PESCARA. Giorgio De Luca ha aspettato qualche giorno, dopo la conferenza stampa dei 13 consiglieri di minoranza (oggi di maggioranza), capeggiati da Gianni Teodoro («il regista dell’operazione», come...

PESCARA. Giorgio De Luca ha aspettato qualche giorno, dopo la conferenza stampa dei 13 consiglieri di minoranza (oggi di maggioranza), capeggiati da Gianni Teodoro («il regista dell’operazione», come ha rivendicato egli stesso nelle ultime ore, «perché sono stato il primo a lasciare la maggioranza, dopo pochi mesi dall’inizio della consiliatura»), i quali hanno protocollato una mozione di sfiducia nei suoi confronti e verso le presidenze e vice presidenze di 7 commissioni. Un’attesa per «studiarsi le carte e per consultare un avvocato». E, ieri mattina, il presidente del consiglio provinciale (Rialzati Abruzzo), sotto scacco, nel suo studio era alle prese con alcuni fascicoli che potrebbero riguardare la sua posizione.

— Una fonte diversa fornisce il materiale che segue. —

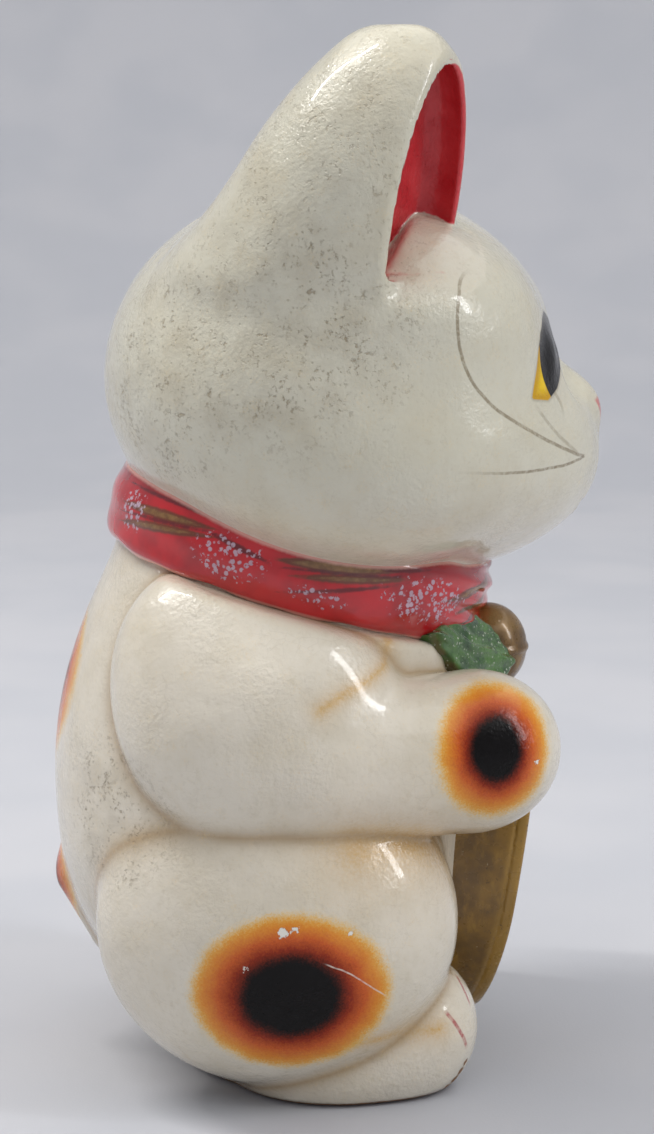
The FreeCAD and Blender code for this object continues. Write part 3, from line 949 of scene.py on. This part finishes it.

«Non mi possono sfiduciare», ha esordito riferendosi al voto sulla mozione di sfiducia che dovrebbe essere messa all’ordine del giorno nel prossimo consiglio provinciale, «poiché su casi analoghi si sono pronunciati il Tar e il Consiglio di Stato. E la giustizia amministrativa ha deciso che il presidente del consiglio non può essere sfiduciato per motivazioni politiche. Lo potrebbe essere solo di fronte ad un non imparziale esercizio della funzione». Ovvero, proprio la motivazione addotta dalla nuova maggioranza e resa nota in conferenza stampa la scorsa settimana. «Ma quale uomo di parte», ha replicato respingendo l'appellativo con un paradosso. «Sono talmente di parte che anche l'ex maggioranza mi ha accusato della stessa cosa». «Comunque», ha chiosato, «anche se i 13 dovessero andare avanti, i numeri non sarebbero sufficienti. Ce ne vorrebbero 18, tanti quanti quelli che sono stati necessari per eleggermi». «Lo dice», ha rimarcato sfogliando le pagine del documento, «l’articolo 20 dello statuto della Provincia, il quale ha subìto l’ultima modifica nel 2006».

Una sfiducia, tra l’altro, che se dovesse arrivare fino in fondo, avrebbe anche dei risvolti economici. «Se mi dovessero mandare a casa», ha continuato De Luca, «innanzitutto l’ente dovrebbe pagare due presidenti. Me e il nuovo eletto». «Inoltre», ha annunciato, «ho anche consultato un legale, il quale mi ha riferito che una mozione di questo tipo, priva dei suoi caratteri essenziali, cioè senza documenti che attestino la mia presunta parzialità, potrebbe dar luogo ad una richiesta di risarcimenti danni da parte mia nei confronti della Provincia. Risarcimenti che la Corte dei Conti potrebbe far ricadere sui firmatari della mozione di sfiducia».